Hirshman, Linda. Sisters in Law: How Sandra Day O’Connor and Ruth Bader Ginsburg Went to the Supreme Court and Changed the World. New York: HarperCollins, 2015.

The past decade of American politics has vaulted the Supreme Court into the public eye like no time since perhaps the Civil Rights Movement of the 1950s and 60s. From contentious decisions on both sides of the political aisle to hard-fought nomination battles, it feels like an ever-growing number of people look to the Court and its nine justices as the final arbiter of the American way. That said, even as I have grown increasingly familiar with the Court’s decisions past and present (AP Government coaching for the win), I have not gained similar familiarity with the actual people who have filled its bench. Thus, when my parents sent along Linda Hirshman’s dual biography of the first two women to sit on the Supreme Court, I was intrigued. While I may not have gained what Hirshman intended from her work, I still count it as one of the more valuable books I read in 2019.

Sisters in Law proceeds in the tradition of Plutarch’s famous series of parallel biographies, telling the intertwining story of two of America’s feminist pioneers as they built their careers and finally found themselves appointed to the highest court in the land. One was one of the least likely candidates one could imagine to first break through that glass ceiling: a conservative Republican, proponent of traditional gender norms, and never previously a Federal justice at any level, would go on to be nominated by Ronald Reagan as the first woman Supreme Court Justice and become a voice of moderate jurisprudence for decades. The other, a liberal Jewish woman and icon of the feminist movement, would arrive a decade later and become a symbol of gender equality and speaking truth to power.

As one might surmise from Hirshman’s subtitle, Sisters in Law is not meant to be any kind of hard-hitting analytical history. The lives and accomplishments of both O’Connor and Ginsburg are related in terms that can only be described as glowing, if not fawning. Indeed, certain moments seem incongruous; O’Connor’s lack of coherent legal philosophy and willingness to decide in a way that avoided rocking the boat and simply kicked the consequences down the road deserves intense scrutiny, not faint praise. 

Even as I trekked through O’Connor and Ginsburg’s respective apotheoses, however, I was fascinated by the culture laid out before me.

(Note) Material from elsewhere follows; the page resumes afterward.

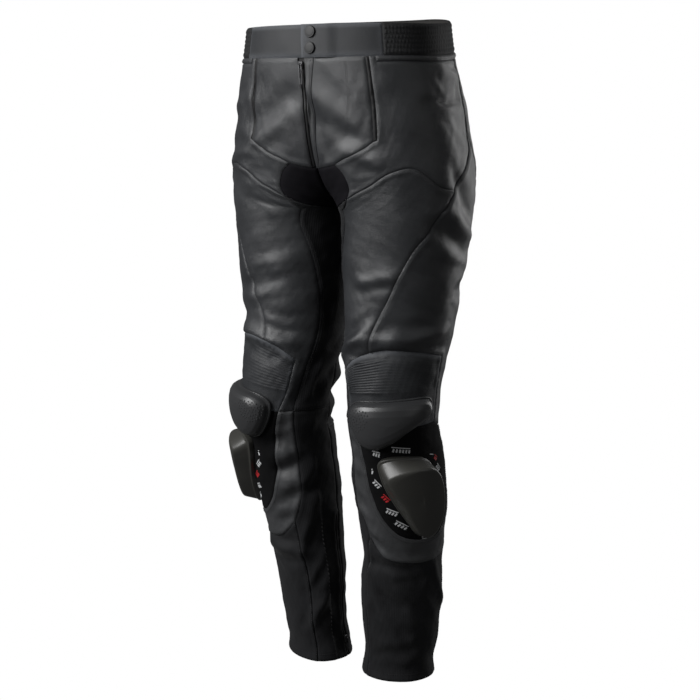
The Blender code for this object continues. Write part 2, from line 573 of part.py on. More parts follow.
def inner_places(loop, side, spacing):
    """A staggered grid of places inside a loop, with the lines of its folds."""
    edge = flat(loop)
    low = edge.min(axis=0)
    high = edge.max(axis=0)
    grid = []
    row_step = spacing * math.sqrt(3) / 2
    for row in range(int(low[1] / row_step), int(high[1] / row_step) + 2):
        for column in range(int(low[0] / spacing) - 2, int(high[0] / spacing) + 2):
            grid.append((spacing * (column + 0.5 * (row % 2)), row_step * row))
    grid = np.array(grid)
    folds = flat(fold_places(side))
    folds = np.vstack([folds, folds + (2 * PER_TURN, 0.0)])
    within, distance = inside(folds, edge)
    folds = folds[within & (distance > 0.35 * spacing)]
    within, distance = inside(grid, edge)
    grid = grid[within & (distance > 0.5 * spacing)]
    if len(folds) and len(grid):
        apart = np.linalg.norm(grid[:, None] - folds[None], axis=-1).min(axis=1)
        grid = grid[apart > 0.55 * spacing]
    chosen = np.vstack([folds, grid]) if len(folds) or len(grid) else np.zeros((0, 2))
    return chosen / (PER_TURN, 1.0)


def triangles(loop, inner):
    """Triangles that fill a loop through the places inside it."""
    points = np.vstack([flat(loop), flat(inner)]) if len(inner) else flat(loop)
    count = len(loop)
    edges = [(k, (k + 1) % count) for k in range(count)]
    made = delaunay_2d_cdt([Vector(p) for p in points], edges, [], 1, 1e-7)
    source = {}
    for new, old in enumerate(made[3]):
        source[new] = old[0]
    return [tuple(source[k] for k in face) for face in made[2]]


def edge_faces(loop, start):
    """The faces round a wall's edge, each split from its lower outer corner, as its neighbour's are."""
    faces = []
    order = [(round(level, 4), round(turn % 2, 4)) for turn, level in loop]
    for k in range(len(loop)):
        after = (k + 1) % len(loop)
        if order[k] < order[after]:
            faces += [(after, k, start + after), (k, start + k, start + after)]
        else:
            faces += [(after, k, start + k), (after, start + k, start + after)]
    return faces


def add_mesh(name, vertices, faces, finish, collection):
    mesh = bpy.data.meshes.new(name)
    mesh.from_pydata([tuple(v) for v in vertices], [], faces)
    mesh.validate()
    mesh.shade_smooth()
    mesh.set_sharp_from_angle(angle=math.radians(40))
    mesh.materials.append(material(finish))
    obj = bpy.data.objects.new(name, mesh)
    collection.objects.link(obj)
    return obj


def wall(name, loop, side, finish, collection, thickness, across=False, spacing=PANEL_SPACING,
         relief=None, lift=None, inner=None):
    """A wall of cloth inside a loop: an outer face, which relief may raise, and a plain inner face.

    relief is (places, heights) of the outer face's own points; lift raises the whole wall; inner gives the
    inner face's places where they aren't the outer face's.
    """
    loop = drawn_in(loop, side, across, SEAM_GAP / 2)
    plain = inner_places(loop, side, spacing) if inner is None else inner
    outer_inner, heights = (plain, np.zeros(len(plain))) if relief is None else relief
    rise = (lambda places: np.zeros(len(places))) if lift is None else lift

    def lifted(places, extra):
        point, normal = cloth(places, side, across)[:2]
        return point + normal * (rise(places) + extra)[:, None]

    edge = len(loop)
    outer_places = np.vstack([loop, outer_inner]) if len(outer_inner) else loop
    inner_face_places = np.vstack([loop, plain]) if len(plain) else loop
    outer = lifted(outer_places, np.concatenate([np.zeros(edge), heights]))
    under = lifted(inner_face_places, np.full(len(inner_face_places), -thickness))
    faces = triangles(loop, outer_inner)
    start = len(outer)
    faces += [tuple(start + k for k in face[::-1]) for face in triangles(loop, plain)]
    faces += edge_faces(loop, start)
    vertices = np.vstack([outer, under])
    if side == "right":
        vertices = vertices * (-1.0, 1.0, 1.0)
        faces = [face[::-1] for face in faces]
    return add_mesh(name, vertices, faces, finish, collection)


def at_turns(table, turns):
    """The level of a line, given as places, at each turn."""
    return np.interp(turns, [row[0] for row in table], [row[1] for row in table])


def rib_rows(low, high, turns, ribs, relief):
    """Places and heights of ribs that run between two lines: valleys and crests in turn."""
    places = []
    heights = []
    for row in range(2 * ribs + 1):
        share = row / (2 * ribs)
        levels = at_turns(low, turns) * (1 - share) + at_turns(high, turns) * share
        places += list(zip(turns, levels))
        heights += [relief * (row % 2)] * len(turns)
    return np.array(places), np.array(heights)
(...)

Earlier, I mentioned that I consider Sisters in Law to be one of the more valuable books I read in 2019, and I meant it, though not necessarily in a positive manner. As I read about the backroom deals, the process of deciding cases, the outspoken opinions of the justices and the methods they used to gain their desired outcome, I finally saw the Supreme Court for what it was and is: not an august, impartial body that checks the partisan schemes of the Executive and Legislative branches, but a body of nine politicians no less biased than any other. 

While this revelatory disillusionment is certainly not found solely in Hirshman’s work, Sisters in Law certainly presents an approachable and engaging vector for it. Whether you are looking for context for either of Hirshman’s subjects, the legal battle for second-wave feminism, or the Supreme Court itself, Sisters in Law certainly fits the bill.